» **Required work**
Write out each line of the material again, word for word.

» **Recorded information**
.....

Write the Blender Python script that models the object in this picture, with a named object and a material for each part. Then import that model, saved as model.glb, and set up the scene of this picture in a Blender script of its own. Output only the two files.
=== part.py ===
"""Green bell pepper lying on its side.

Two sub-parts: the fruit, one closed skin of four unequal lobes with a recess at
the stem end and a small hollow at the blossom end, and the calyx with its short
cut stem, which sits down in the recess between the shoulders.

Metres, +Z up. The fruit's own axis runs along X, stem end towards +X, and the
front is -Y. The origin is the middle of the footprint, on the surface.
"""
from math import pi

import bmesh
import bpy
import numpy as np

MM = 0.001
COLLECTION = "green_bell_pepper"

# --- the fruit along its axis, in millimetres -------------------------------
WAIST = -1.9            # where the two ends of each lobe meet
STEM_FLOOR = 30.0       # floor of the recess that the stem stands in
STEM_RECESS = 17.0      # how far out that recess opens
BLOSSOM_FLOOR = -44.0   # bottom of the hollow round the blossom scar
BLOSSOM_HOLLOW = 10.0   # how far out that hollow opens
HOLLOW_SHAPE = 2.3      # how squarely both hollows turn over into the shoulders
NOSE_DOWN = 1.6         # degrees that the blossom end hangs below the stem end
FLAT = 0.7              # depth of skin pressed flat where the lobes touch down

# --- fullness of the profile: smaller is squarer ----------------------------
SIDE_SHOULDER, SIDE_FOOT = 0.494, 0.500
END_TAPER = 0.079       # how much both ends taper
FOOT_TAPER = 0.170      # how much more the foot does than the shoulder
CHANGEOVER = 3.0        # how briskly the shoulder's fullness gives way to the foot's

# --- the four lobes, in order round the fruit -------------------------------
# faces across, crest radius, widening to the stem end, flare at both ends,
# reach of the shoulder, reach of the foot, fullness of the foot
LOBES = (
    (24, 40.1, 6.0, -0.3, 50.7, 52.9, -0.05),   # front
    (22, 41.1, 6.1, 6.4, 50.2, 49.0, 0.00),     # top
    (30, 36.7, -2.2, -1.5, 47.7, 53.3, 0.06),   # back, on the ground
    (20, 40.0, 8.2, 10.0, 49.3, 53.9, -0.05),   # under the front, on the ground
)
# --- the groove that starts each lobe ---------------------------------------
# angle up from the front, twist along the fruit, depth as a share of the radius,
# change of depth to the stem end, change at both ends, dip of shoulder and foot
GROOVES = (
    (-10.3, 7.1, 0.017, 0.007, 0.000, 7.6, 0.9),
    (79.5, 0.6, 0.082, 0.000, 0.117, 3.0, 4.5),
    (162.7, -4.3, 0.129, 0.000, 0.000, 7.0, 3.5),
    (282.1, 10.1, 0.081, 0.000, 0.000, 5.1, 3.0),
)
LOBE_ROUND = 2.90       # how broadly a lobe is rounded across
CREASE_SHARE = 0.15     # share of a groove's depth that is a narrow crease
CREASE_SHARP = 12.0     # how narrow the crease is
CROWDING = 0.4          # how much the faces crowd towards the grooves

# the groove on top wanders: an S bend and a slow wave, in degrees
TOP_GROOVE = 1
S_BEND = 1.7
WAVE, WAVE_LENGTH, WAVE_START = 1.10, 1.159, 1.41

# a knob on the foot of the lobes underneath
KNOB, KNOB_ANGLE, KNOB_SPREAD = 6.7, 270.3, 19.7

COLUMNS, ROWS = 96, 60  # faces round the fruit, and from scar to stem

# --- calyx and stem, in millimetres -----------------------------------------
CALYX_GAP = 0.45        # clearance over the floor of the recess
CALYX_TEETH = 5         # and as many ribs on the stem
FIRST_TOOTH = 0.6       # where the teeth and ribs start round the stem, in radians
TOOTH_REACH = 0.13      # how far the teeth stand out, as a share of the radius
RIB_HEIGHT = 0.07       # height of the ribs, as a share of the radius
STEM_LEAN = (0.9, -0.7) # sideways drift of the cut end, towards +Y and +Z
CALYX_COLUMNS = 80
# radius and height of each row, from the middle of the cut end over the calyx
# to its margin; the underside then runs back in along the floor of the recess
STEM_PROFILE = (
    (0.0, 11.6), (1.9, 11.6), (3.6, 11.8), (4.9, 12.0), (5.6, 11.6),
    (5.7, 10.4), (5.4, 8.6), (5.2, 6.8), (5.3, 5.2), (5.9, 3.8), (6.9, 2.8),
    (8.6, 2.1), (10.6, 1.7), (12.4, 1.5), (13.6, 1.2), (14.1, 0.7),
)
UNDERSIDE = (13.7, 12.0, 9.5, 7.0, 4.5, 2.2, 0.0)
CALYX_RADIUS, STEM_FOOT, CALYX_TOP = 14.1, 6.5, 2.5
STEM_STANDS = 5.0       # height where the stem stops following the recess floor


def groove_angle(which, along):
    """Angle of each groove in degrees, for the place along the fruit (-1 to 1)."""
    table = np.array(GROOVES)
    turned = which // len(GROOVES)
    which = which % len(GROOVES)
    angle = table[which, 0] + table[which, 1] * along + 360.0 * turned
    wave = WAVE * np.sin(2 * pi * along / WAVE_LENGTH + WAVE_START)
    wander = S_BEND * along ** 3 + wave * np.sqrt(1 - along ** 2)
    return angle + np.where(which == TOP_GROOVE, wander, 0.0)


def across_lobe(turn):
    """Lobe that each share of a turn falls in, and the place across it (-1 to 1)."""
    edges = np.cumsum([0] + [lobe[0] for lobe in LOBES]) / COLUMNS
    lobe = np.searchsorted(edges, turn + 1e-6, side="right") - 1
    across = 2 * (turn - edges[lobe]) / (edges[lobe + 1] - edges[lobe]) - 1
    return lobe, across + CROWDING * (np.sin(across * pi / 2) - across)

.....

» **Task output**
Write the Blender Python script that models the object in this picture, with a named object and a material for each part. Then import that model, saved as model.glb, and set up the scene of this picture in a Blender script of its own. Output only the two files.
=== part.py ===
"""Green bell pepper lying on its side.

Two sub-parts: the fruit, one closed skin of four unequal lobes with a recess at
the stem end and a small hollow at the blossom end, and the calyx with its short
cut stem, which sits down in the recess between the shoulders.

Metres, +Z up. The fruit's own axis runs along X, stem end towards +X, and the
front is -Y. The origin is the middle of the footprint, on the surface.
"""
from math import pi

import bmesh
import bpy
import numpy as np

MM = 0.001
COLLECTION = "green_bell_pepper"

# --- the fruit along its axis, in millimetres -------------------------------
WAIST = -1.9            # where the two ends of each lobe meet
STEM_FLOOR = 30.0       # floor of the recess that the stem stands in
STEM_RECESS = 17.0      # how far out that recess opens
BLOSSOM_FLOOR = -44.0   # bottom of the hollow round the blossom scar
BLOSSOM_HOLLOW = 10.0   # how far out that hollow opens
HOLLOW_SHAPE = 2.3      # how squarely both hollows turn over into the shoulders
NOSE_DOWN = 1.6         # degrees that the blossom end hangs below the stem end
FLAT = 0.7              # depth of skin pressed flat where the lobes touch down

# --- fullness of the profile: smaller is squarer ----------------------------
SIDE_SHOULDER, SIDE_FOOT = 0.494, 0.500
END_TAPER = 0.079       # how much both ends taper
FOOT_TAPER = 0.170      # how much more the foot does than the shoulder
CHANGEOVER = 3.0        # how briskly the shoulder's fullness gives way to the foot's

# --- the four lobes, in order round the fruit -------------------------------
# faces across, crest radius, widening to the stem end, flare at both ends,
# reach of the shoulder, reach of the foot, fullness of the foot
LOBES = (
    (24, 40.1, 6.0, -0.3, 50.7, 52.9, -0.05),   # front
    (22, 41.1, 6.1, 6.4, 50.2, 49.0, 0.00),     # top
    (30, 36.7, -2.2, -1.5, 47.7, 53.3, 0.06),   # back, on the ground
    (20, 40.0, 8.2, 10.0, 49.3, 53.9, -0.05),   # under the front, on the ground
)
# --- the groove that starts each lobe ---------------------------------------
# angle up from the front, twist along the fruit, depth as a share of the radius,
# change of depth to the stem end, change at both ends, dip of shoulder and foot
GROOVES = (
    (-10.3, 7.1, 0.017, 0.007, 0.000, 7.6, 0.9),
    (79.5, 0.6, 0.082, 0.000, 0.117, 3.0, 4.5),
    (162.7, -4.3, 0.129, 0.000, 0.000, 7.0, 3.5),
    (282.1, 10.1, 0.081, 0.000, 0.000, 5.1, 3.0),
)
LOBE_ROUND = 2.90       # how broadly a lobe is rounded across
CREASE_SHARE = 0.15     # share of a groove's depth that is a narrow crease
CREASE_SHARP = 12.0     # how narrow the crease is
CROWDING = 0.4          # how much the faces crowd towards the grooves

# the groove on top wanders: an S bend and a slow wave, in degrees
TOP_GROOVE = 1
S_BEND = 1.7
WAVE, WAVE_LENGTH, WAVE_START = 1.10, 1.159, 1.41

# a knob on the foot of the lobes underneath
KNOB, KNOB_ANGLE, KNOB_SPREAD = 6.7, 270.3, 19.7

COLUMNS, ROWS = 96, 60  # faces round the fruit, and from scar to stem

# --- calyx and stem, in millimetres -----------------------------------------
CALYX_GAP = 0.45        # clearance over the floor of the recess
CALYX_TEETH = 5         # and as many ribs on the stem
FIRST_TOOTH = 0.6       # where the teeth and ribs start round the stem, in radians
TOOTH_REACH = 0.13      # how far the teeth stand out, as a share of the radius
RIB_HEIGHT = 0.07       # height of the ribs, as a share of the radius
STEM_LEAN = (0.9, -0.7) # sideways drift of the cut end, towards +Y and +Z
CALYX_COLUMNS = 80
# radius and height of each row, from the middle of the cut end over the calyx
# to its margin; the underside then runs back in along the floor of the recess
STEM_PROFILE = (
    (0.0, 11.6), (1.9, 11.6), (3.6, 11.8), (4.9, 12.0), (5.6, 11.6),
    (5.7, 10.4), (5.4, 8.6), (5.2, 6.8), (5.3, 5.2), (5.9, 3.8), (6.9, 2.8),
    (8.6, 2.1), (10.6, 1.7), (12.4, 1.5), (13.6, 1.2), (14.1, 0.7),
)
UNDERSIDE = (13.7, 12.0, 9.5, 7.0, 4.5, 2.2, 0.0)
CALYX_RADIUS, STEM_FOOT, CALYX_TOP = 14.1, 6.5, 2.5
STEM_STANDS = 5.0       # height where the stem stops following the recess floor


def groove_angle(which, along):
    """Angle of each groove in degrees, for the place along the fruit (-1 to 1)."""
    table = np.array(GROOVES)
    turned = which // len(GROOVES)
    which = which % len(GROOVES)
    angle = table[which, 0] + table[which, 1] * along + 360.0 * turned
    wave = WAVE * np.sin(2 * pi * along / WAVE_LENGTH + WAVE_START)
    wander = S_BEND * along ** 3 + wave * np.sqrt(1 - along ** 2)
    return angle + np.where(which == TOP_GROOVE, wander, 0.0)


def across_lobe(turn):
    """Lobe that each share of a turn falls in, and the place across it (-1 to 1)."""
    edges = np.cumsum([0] + [lobe[0] for lobe in LOBES]) / COLUMNS
    lobe = np.searchsorted(edges, turn + 1e-6, side="right") - 1
    across = 2 * (turn - edges[lobe]) / (edges[lobe + 1] - edges[lobe]) - 1
    return lobe, across + CROWDING * (np.sin(across * pi / 2) - across)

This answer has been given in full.